The appellant argues that his guilty plea convictions are due to be reversed because the trial court made an erroneous statement during the plea colloquy regarding the rights the appellant was waiving.
The State maintains that this issue was not properly preserved for appellate review because the appellant did not object on this ground at the plea proceedings and did not file a motion to withdraw his pleas or a motion for a new trial. However, as this Court observed in Tillery v. State, 647 So. 2d 87 (Ala.Cr.App. 1994): "The Alabama Supreme Court's holdings in Bennett v. State, 649 So. 2d 214 (Ala. 1994); Ex parte Parish, [Ms. 1921181, April 15, 1994] 1994 Ala. LEXIS 237, ___ So. 2d ___ (Ala. 1994); Cantu v. State, [Ms. 1920426, April 15, 1994] 1994 Ala. LEXIS 233, ___ So. 2d ___ (Ala. 1994); and Gordon v. Nagle, *fn1 647 So. 2d 91 (Ala. 1994), have eliminated the preservation requirement as to certain guilty plea issues." As we understand those four cases, an alleged error in the plea colloquy required by Rule 14.4, A.R.Crim.P., and Boykin v. Alabama, 395 U.S. 238, 89 S. Ct. 1709, 23 L. Ed. 2d 274 (1969), "goes to the voluntariness of the plea and that [alleged] defect may be raised on direct appeal or in a collateral petition for post-conviction relief even though there was no contemporaneous objection [or timely post-plea motion raising the issue] in the trial court." Parish v. State, [Ms. CR 93-590, June 17, 1994] 1994 Ala. Crim. App. LEXIS 226, ___ So. 2d ___ (Ala.Cr.App. 1994). Consequently, we must address the merits of the appellant's claim.

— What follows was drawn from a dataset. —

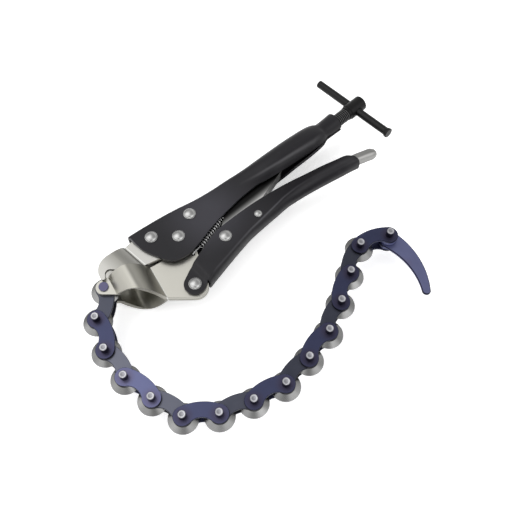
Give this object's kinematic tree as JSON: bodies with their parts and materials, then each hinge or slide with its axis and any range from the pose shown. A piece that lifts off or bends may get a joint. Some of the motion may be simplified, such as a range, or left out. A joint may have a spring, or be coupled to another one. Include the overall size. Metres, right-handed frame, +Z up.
{
  "type": "exhaust pipe cutter",
  "caption": "Locking pliers with an adjusting screw and a hinged chain of cutting wheels that wraps round a pipe and hooks back on the jaw.",
  "frame": {"origin": "centre of the bounding box at the lowest plane, which the tool lies on", "axes": "+Z up from the surface the tool lies on, along all chain pins; +Y the longest way, from the chain towards the screw; +X to the right as pictured"},
  "size_m": [0.2266, 0.2756, 0.0352],
  "materials": {
    "satin_nickel": "satin nickel plate",
    "black_satin_coat": "black satin",
    "black_oxide_steel": "black oxide",
    "blued_steel": "heat blued",
    "ground_steel": "ground",
    "bright_rivet": "bright",
    "spring_steel": "dark oiled"
  },
  "bodies": {
    "plier_body": {"upper_handle": "black_satin_coat", "fixed_jaw_upper": "satin_nickel", "fixed_jaw_lower": "satin_nickel", "jaw_rivet_front": "bright_rivet", "jaw_rivet_rear": "bright_rivet", "pivot_rivet": "bright_rivet"},
    "movable_jaw": {"movable_jaw_upper": "satin_nickel", "movable_jaw_lower": "satin_nickel", "handle_rivet": "bright_rivet", "chain_anchor_pin": "blued_steel", "tension_spring": "spring_steel"},
    "lower_handle": {"lower_handle": "black_satin_coat", "toggle_rivet": "bright_rivet", "release_rivet": "bright_rivet"},
    "toggle_link": {"toggle_link": "satin_nickel"},
    "release_lever": {"release_lever": "satin_nickel"},
    "adjusting_screw": {"adjusting_screw": "black_oxide_steel"},
    "screw_head": {"screw_head": "black_oxide_steel"},
    "tommy_bar": {"tommy_bar": "black_oxide_steel"},
    "inner_link_1": {"inner_link_1": "blued_steel"},
    "cutting_wheel_1": {"cutting_wheel_1": "ground_steel"},
    "outer_link_1": {"outer_link_1": "blued_steel"},
    "cutting_wheel_2": {"cutting_wheel_2": "ground_steel"},
    "inner_link_2": {"inner_link_2": "blued_steel"},
    "cutting_wheel_3": {"cutting_wheel_3": "ground_steel"},
    "outer_link_2": {"outer_link_2": "blued_steel"},
    "cutting_wheel_4": {"cutting_wheel_4": "ground_steel"},
    "inner_link_3": {"inner_link_3": "blued_steel"},
    "cutting_wheel_5": {"cutting_wheel_5": "ground_steel"},
    "outer_link_3": {"outer_link_3": "blued_steel"},
    "cutting_wheel_6": {"cutting_wheel_6": "ground_steel"},
    "inner_link_4": {"inner_link_4": "blued_steel"},
    "cutting_wheel_7": {"cutting_wheel_7": "ground_steel"},
    "outer_link_4": {"outer_link_4": "blued_steel"},
    "cutting_wheel_8": {"cutting_wheel_8": "ground_steel"},
    "inner_link_5": {"inner_link_5": "blued_steel"},
    "cutting_wheel_9": {"cutting_wheel_9": "ground_steel"},
    "outer_link_5": {"outer_link_5": "blued_steel"},
    "cutting_wheel_10": {"cutting_wheel_10": "ground_steel"},
    "inner_link_6": {"inner_link_6": "blued_steel"},
    "cutting_wheel_11": {"cutting_wheel_11": "ground_steel"},
    "outer_link_6": {"outer_link_6": "blued_steel"},
    "cutting_wheel_12": {"cutting_wheel_12": "ground_steel"},
    "inner_link_7": {"inner_link_7": "blued_steel"},
    "cutting_wheel_13": {"cutting_wheel_13": "ground_steel"},
    "outer_link_7": {"outer_link_7": "blued_steel", "spacer_washer_1": "blued_steel", "spacer_washer_2": "blued_steel", "spacer_washer_3": "blued_steel", "spacer_washer_4": "blued_steel"},
    "cutting_wheel_14": {"cutting_wheel_14": "ground_steel"},
    "hook_blade": {"hook_blade": "blued_steel"}
  },
  "joints": [
    {"name": "jaw_pivot", "type": "hinge", "parent": "plier_body", "child": "movable_jaw", "pos_m": [-0.05447, -0.00649, 0.01761], "axis": [0, 0, -1], "range_deg": [-5, 0]},
    {"name": "lower_handle_hinge", "type": "hinge", "parent": "movable_jaw", "child": "lower_handle", "pos_m": [-0.04204, -0.04084, 0.01761], "axis": [0, 0, 1], "range_deg": [-20.1, 0]},
    {"name": "toggle_hinge", "type": "hinge", "parent": "lower_handle", "child": "toggle_link", "pos_m": [-0.02265, -0.00599, 0.01761], "axis": [0, 0, -1], "range_deg": [-26, 0]},
    {"name": "release_lever_hinge", "type": "hinge", "parent": "lower_handle", "child": "release_lever", "pos_m": [-0.00056, 0.01156, 0.01761], "axis": [0, 0, 1], "range_deg": [0, 5]},
    {"name": "screw_travel", "type": "slide", "parent": "plier_body", "child": "adjusting_screw", "axis": [0.7361, 0.6769, 0], "range_m": [0, 0.0076]},
    {"name": "screw_head_turn", "type": "hinge", "parent": "adjusting_screw", "child": "screw_head", "pos_m": [0.06629, 0.10373, 0.01761], "axis": [0.7361, 0.6769, 0], "range_deg": [0, 1800]},
    {"name": "tommy_bar_slide", "type": "slide", "parent": "screw_head", "child": "tommy_bar", "axis": [0.6747, -0.7337, 0.0802], "range_m": [-0.025, 0.025]},
    {"name": "chain_joint_1", "type": "hinge", "parent": "movable_jaw", "child": "inner_link_1", "pos_m": [-0.10107, -0.04446, 0.01761], "axis": [0, 0, 1], "range_deg": [-75, 12]},
    {"name": "wheel_spin_1", "type": "hinge", "parent": "inner_link_1", "child": "cutting_wheel_1", "pos_m": [-0.10107, -0.04446, 0.01761], "axis": [0, 0, 1], "continuous": true},
    {"name": "chain_joint_2", "type": "hinge", "parent": "inner_link_1", "child": "outer_link_1", "pos_m": [-0.10375, -0.06629, 0.01761], "axis": [0, 0, -1], "range_deg": [-8, 75]},
    {"name": "wheel_spin_2", "type": "hinge", "parent": "inner_link_1", "child": "cutting_wheel_2", "pos_m": [-0.10375, -0.06629, 0.01761], "axis": [0, 0, 1], "continuous": true},
    {"name": "chain_joint_3", "type": "hinge", "parent": "outer_link_1", "child": "inner_link_2", "pos_m": [-0.09612, -0.08692, 0.01761], "axis": [0, 0, 1], "range_deg": [-75, 8]},
    {"name": "wheel_spin_3", "type": "hinge", "parent": "inner_link_2", "child": "cutting_wheel_3", "pos_m": [-0.09612, -0.08692, 0.01761], "axis": [0, 0, 1], "continuous": true},
    {"name": "chain_joint_4", "type": "hinge", "parent": "inner_link_2", "child": "outer_link_2", "pos_m": [-0.08249, -0.10419, 0.01761], "axis": [0, 0, -1], "range_deg": [-12, 75]},
    {"name": "wheel_spin_4", "type": "hinge", "parent": "inner_link_2", "child": "cutting_wheel_4", "pos_m": [-0.08249, -0.10419, 0.01761], "axis": [0, 0, 1], "continuous": true},
    {"name": "chain_joint_5", "type": "hinge", "parent": "outer_link_2", "child": "inner_link_3", "pos_m": [-0.06482, -0.11731, 0.01761], "axis": [0, 0, 1], "range_deg": [-75, 12]},
    {"name": "wheel_spin_5", "type": "hinge", "parent": "inner_link_3", "child": "cutting_wheel_5", "pos_m": [-0.06482, -0.11731, 0.01761], "axis": [0, 0, 1], "continuous": true},
    {"name": "chain_joint_6", "type": "hinge", "parent": "inner_link_3", "child": "outer_link_3", "pos_m": [-0.04573, -0.12824, 0.01761], "axis": [0, 0, -1], "range_deg": [-12, 75]},
    {"name": "wheel_spin_6", "type": "hinge", "parent": "inner_link_3", "child": "cutting_wheel_6", "pos_m": [-0.04573, -0.12824, 0.01761], "axis": [0, 0, 1], "continuous": true},
    {"name": "chain_joint_7", "type": "hinge", "parent": "outer_link_3", "child": "inner_link_4", "pos_m": [-0.02378, -0.12678, 0.01761], "axis": [0, 0, 1], "range_deg": [-75, 16]},
    {"name": "wheel_spin_7", "type": "hinge", "parent": "inner_link_4", "child": "cutting_wheel_7", "pos_m": [-0.02378, -0.12678, 0.01761], "axis": [0, 0, 1], "continuous": true},
    {"name": "chain_joint_8", "type": "hinge", "parent": "inner_link_4", "child": "outer_link_4", "pos_m": [-0.0033, -0.11875, 0.01761], "axis": [0, 0, -1], "range_deg": [-20, 75]},
    {"name": "wheel_spin_8", "type": "hinge", "parent": "inner_link_4", "child": "cutting_wheel_8", "pos_m": [-0.0033, -0.11875, 0.01761], "axis": [0, 0, 1], "continuous": true},
    {"name": "chain_joint_9", "type": "hinge", "parent": "outer_link_4", "child": "inner_link_5", "pos_m": [0.01614, -0.10846, 0.01761], "axis": [0, 0, 1], "range_deg": [-75, 28]},
    {"name": "wheel_spin_9", "type": "hinge", "parent": "inner_link_5", "child": "cutting_wheel_9", "pos_m": [0.01614, -0.10846, 0.01761], "axis": [0, 0, 1], "continuous": true},
    {"name": "chain_joint_10", "type": "hinge", "parent": "inner_link_5", "child": "outer_link_5", "pos_m": [0.03092, -0.09216, 0.01761], "axis": [0, 0, -1], "range_deg": [-36, 75]},
    {"name": "wheel_spin_10", "type": "hinge", "parent": "inner_link_5", "child": "cutting_wheel_10", "pos_m": [0.03092, -0.09216, 0.01761], "axis": [0, 0, 1], "continuous": true},
    {"name": "chain_joint_11", "type": "hinge", "parent": "outer_link_5", "child": "inner_link_6", "pos_m": [0.04407, -0.07452, 0.01761], "axis": [0, 0, 1], "range_deg": [-75, 56]},
    {"name": "wheel_spin_11", "type": "hinge", "parent": "inner_link_6", "child": "cutting_wheel_11", "pos_m": [0.04407, -0.07452, 0.01761], "axis": [0, 0, 1], "continuous": true},
    {"name": "chain_joint_12", "type": "hinge", "parent": "inner_link_6", "child": "outer_link_6", "pos_m": [0.05284, -0.05435, 0.01761], "axis": [0, 0, -1], "range_deg": [-75, 75]},
    {"name": "wheel_spin_12", "type": "hinge", "parent": "inner_link_6", "child": "cutting_wheel_12", "pos_m": [0.05284, -0.05435, 0.01761], "axis": [0, 0, 1], "continuous": true},
    {"name": "chain_joint_13", "type": "hinge", "parent": "outer_link_6", "child": "inner_link_7", "pos_m": [0.06015, -0.0336, 0.01761], "axis": [0, 0, 1], "range_deg": [-75, 75]},
    {"name": "wheel_spin_13", "type": "hinge", "parent": "inner_link_7", "child": "cutting_wheel_13", "pos_m": [0.06015, -0.0336, 0.01761], "axis": [0, 0, 1], "continuous": true},
    {"name": "chain_joint_14", "type": "hinge", "parent": "inner_link_7", "child": "outer_link_7", "pos_m": [0.068, -0.01304, 0.01761], "axis": [0, 0, -1], "range_deg": [-75, 55]},
    {"name": "wheel_spin_14", "type": "hinge", "parent": "inner_link_7", "child": "cutting_wheel_14", "pos_m": [0.068, -0.01304, 0.01761], "axis": [0, 0, 1], "continuous": true},
    {"name": "hook_hinge", "type": "hinge", "parent": "outer_link_7", "child": "hook_blade", "pos_m": [0.08844, -0.00491, 0.01761], "axis": [0, 0, 1], "range_deg": [-50, 75]}
  ],
  "couplings": [
    {"joint": "lower_handle_hinge", "follows": "jaw_pivot", "ratio": 4.01},
    {"joint": "toggle_hinge", "follows": "jaw_pivot", "ratio": 5.18},
    {"joint": "screw_travel", "follows": "screw_head_turn", "m_per_rad": 0.00023873}
  ]
}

The record on appeal contains a transcript of the plea proceedings. This transcript shows that the trial court "addressed the [appellant] personally in the presence of counsel in open court" concerning the matters set forth in Rule 14.4(a), A.R.Crim.P. In explaining the appellant's right to a trial, the trial court stated:
"Now, you have a right to be represented by an attorney at all stages of all of these cases. At the trial of your case, you would have the right to have your attorney subpoena witnesses to come to court and testify on your behalf and to cross-examine the state's witnesses. Your attorney would be bound to do all that she could honorably and reasonably do to ensure that you received a fair trial and effective legal representation."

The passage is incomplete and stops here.